Chris Kreider is only six games into his NHL career, barely removed from playing Division I College hockey and a day away from turning 21.

Already, he’s adapted to NHL life quicker than any player in recent memory outside of Sidney Crosby.

I remember witnessing Crosby’s NHL debut against the New Jersey Devils in October 2005. A was a raw, skinny Crosby was able to register his first NHL assist.  Underneath the inexperience, it was obvious that he possessed something entirely different than everyone else on the ice aside from legendary line-mate Mario Lemieux.

You can tell right away what separates the ‘great ones.’ For Crosby, it was his remarkable hands and unteachable on-ice vision.

Kreider is an entirely different player, blessed with a unique combination of size, speed and a powerful shot — a rarity among NHL stars. The only player that comes to mind who entered the NHL with such an impressive package of skills was Ilya Kovalchuk in 2001.

Most stars around the league either have lightning speed or a powerful shot. It’s uncommon for a player to possess both of these characteristics at an optimal level. When you find a player who has both of these traits, you’ve got something unbelievably good. John Tortorella must be pinching himself in disbelief at what he’s seeing from the young Kreider.

He also has terrific hockey smarts too, which he displayed on his third period game-winning goal.

Kreider noticed the Capitals going on a line change and alertly raced down ice on a breakaway. He set his target and blasted a slap-shot with the might of 1,000 hammers past Capitals’ net-minder Braden Holtby.

NBC announcer Pierre McGuire was amazed by what he was seeing.  “We’re seeing a star born in front of our eyes. This kid’s 6’4”, 225 pounds and right now, he’s the fastest player in the league. This kid’s all-world,” McGuire beamed.

Kreider’s game-winning goal puts him in a class of his own.
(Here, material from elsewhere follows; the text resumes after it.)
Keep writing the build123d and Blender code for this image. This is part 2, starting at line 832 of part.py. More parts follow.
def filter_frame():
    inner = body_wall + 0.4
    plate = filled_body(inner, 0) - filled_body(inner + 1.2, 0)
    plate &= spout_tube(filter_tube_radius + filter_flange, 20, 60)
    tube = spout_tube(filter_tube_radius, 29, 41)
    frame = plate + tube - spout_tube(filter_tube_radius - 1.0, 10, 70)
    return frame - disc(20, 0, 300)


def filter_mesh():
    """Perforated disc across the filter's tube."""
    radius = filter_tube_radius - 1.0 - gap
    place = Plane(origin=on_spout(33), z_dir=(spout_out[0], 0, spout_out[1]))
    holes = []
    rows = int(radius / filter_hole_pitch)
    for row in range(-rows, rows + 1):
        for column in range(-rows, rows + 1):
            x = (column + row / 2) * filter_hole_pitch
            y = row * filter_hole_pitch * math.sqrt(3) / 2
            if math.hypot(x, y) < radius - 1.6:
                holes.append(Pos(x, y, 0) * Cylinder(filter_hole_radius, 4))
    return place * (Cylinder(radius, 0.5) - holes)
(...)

He’s the only player in NHL history to score his first two career goals as playoff game-winning goals.

The Garden faithful immediately chanted his name after the go-ahead goal, much to the disbelief to Kreider. “It’s not a moment that I have daydreamed about, having the crowd chant my name, but it’s still a pretty surreal moment,” he said following the game.

Imagine Andrew Luck being throw directly into the NFL playoffs without a regular season game under his belt and barely given any time to study the Indianapolis Colts’ playbook. I can’t imagine he’d fare as well as Kreider has during the 2012 NHL playoffs.
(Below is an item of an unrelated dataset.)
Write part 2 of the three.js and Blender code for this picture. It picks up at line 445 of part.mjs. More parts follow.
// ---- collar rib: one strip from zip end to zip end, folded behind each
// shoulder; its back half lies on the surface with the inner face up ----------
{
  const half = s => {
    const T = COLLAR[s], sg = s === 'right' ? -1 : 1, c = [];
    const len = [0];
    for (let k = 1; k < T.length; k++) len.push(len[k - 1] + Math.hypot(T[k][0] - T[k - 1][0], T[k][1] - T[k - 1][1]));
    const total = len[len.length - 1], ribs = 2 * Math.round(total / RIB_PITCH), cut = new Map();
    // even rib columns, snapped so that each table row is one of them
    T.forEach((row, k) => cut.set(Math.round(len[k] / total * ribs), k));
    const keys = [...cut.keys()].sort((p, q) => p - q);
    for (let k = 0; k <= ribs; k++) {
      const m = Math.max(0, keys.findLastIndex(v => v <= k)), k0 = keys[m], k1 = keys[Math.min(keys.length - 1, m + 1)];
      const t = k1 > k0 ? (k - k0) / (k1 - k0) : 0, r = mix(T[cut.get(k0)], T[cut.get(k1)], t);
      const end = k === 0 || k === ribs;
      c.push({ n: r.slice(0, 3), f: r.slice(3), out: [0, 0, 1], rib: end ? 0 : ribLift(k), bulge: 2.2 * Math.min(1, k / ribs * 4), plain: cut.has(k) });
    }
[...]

Kreider isn’t just surviving in the NHL playoffs, he’s turning the heads of his Rangers teammates and the entire hockey world.

He’s completely won over the veterans inside the Rangers’ locker room who can’t help but be impressed with what Kreider has instantly brought to the table. Even 11-year NHL veteran Brad Richards is taken aback by what Kreider is accomplishing.

“To be honest, it’s surprising because this is a pretty high level he jumps into. It shows his learning curve and his hockey IQ. He shows something every night. Let him keep doing that every night, making big plays and doing what he’s doing,” Richards stated.

Dan Girardi believes that Kreider has been an immediate fit. “Chris has played well for us since he’s been here. Today he proved once again why he deserves to be in the lineup. He fits right in with us and obviously, he’s such a good skater and offensively talented. We’re just lucky to have him,” Girardi explained.

Throwing a kid of this ability onto a team that led the Eastern Conference with 109 points makes you wonder what the Rangers are capable of achieving with Kreider added to the mix.

Henrik Lundqvist’s superior ability in net and a gritty defense that surrenders few goals have been the hallmarks of the Rangers under Tortorella’s watch.

Their powerplay and goalscoring have been largely inconsistent.  With Kreider joining Ryan Callahan, Marian Gaborik and Richards, the Rangers might have enough natural firepower to finally realize their Stanley Cup ambitions.